====== SUPPLIED MATERIAL

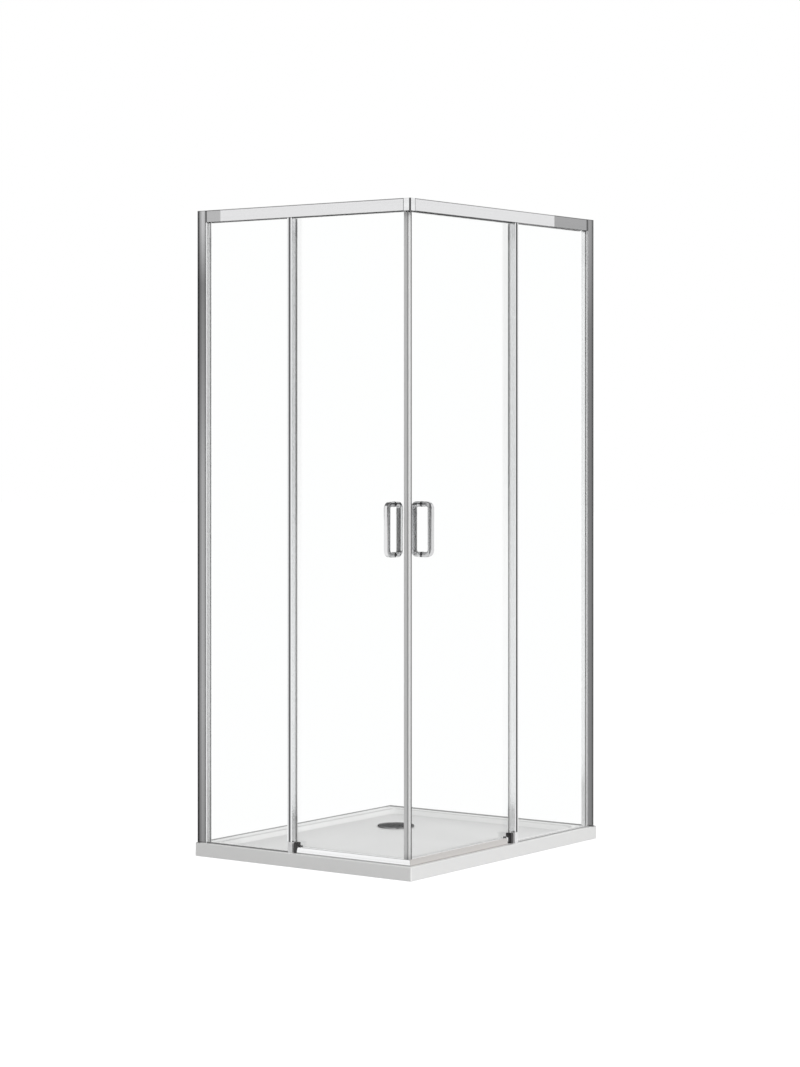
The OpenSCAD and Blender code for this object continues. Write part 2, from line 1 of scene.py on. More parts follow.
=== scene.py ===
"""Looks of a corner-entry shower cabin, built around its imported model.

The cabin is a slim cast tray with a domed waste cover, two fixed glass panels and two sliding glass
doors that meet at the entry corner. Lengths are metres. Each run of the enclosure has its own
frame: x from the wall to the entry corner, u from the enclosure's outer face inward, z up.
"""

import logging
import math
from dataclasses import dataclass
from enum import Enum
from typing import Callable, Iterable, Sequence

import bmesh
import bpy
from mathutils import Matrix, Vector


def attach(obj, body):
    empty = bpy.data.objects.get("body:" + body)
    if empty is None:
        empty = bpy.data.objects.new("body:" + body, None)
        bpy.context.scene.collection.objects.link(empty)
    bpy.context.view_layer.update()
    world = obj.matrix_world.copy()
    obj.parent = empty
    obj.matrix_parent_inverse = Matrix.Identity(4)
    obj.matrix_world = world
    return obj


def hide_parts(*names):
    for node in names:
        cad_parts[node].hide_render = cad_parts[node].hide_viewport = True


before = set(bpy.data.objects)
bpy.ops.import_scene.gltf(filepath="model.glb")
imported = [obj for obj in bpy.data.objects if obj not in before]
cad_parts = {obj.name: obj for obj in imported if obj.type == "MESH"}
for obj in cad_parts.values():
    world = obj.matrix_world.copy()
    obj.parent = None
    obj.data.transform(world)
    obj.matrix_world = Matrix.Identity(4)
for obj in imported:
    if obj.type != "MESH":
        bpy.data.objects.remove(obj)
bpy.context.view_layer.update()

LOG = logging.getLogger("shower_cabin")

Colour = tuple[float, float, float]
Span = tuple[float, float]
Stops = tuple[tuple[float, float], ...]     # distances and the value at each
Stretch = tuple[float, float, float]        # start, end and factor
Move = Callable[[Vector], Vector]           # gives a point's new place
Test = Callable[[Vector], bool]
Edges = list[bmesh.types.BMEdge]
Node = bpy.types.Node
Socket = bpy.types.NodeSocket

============

### TASK DESCRIPTION
Copy exactly the lines that run from the first line of the data to the line containing "its imported model.", please, with both ends included and nothing else.

### ANSWER
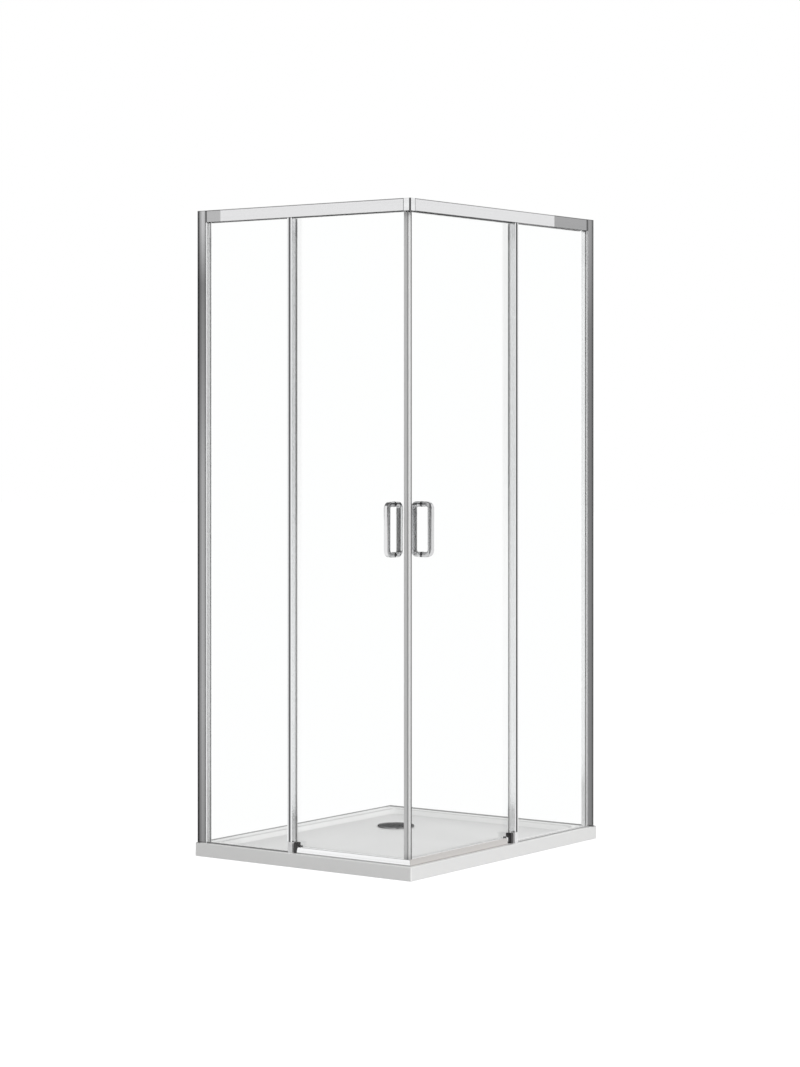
The OpenSCAD and Blender code for this object continues. Write part 2, from line 1 of scene.py on. More parts follow.
=== scene.py ===
"""Looks of a corner-entry shower cabin, built around its imported model.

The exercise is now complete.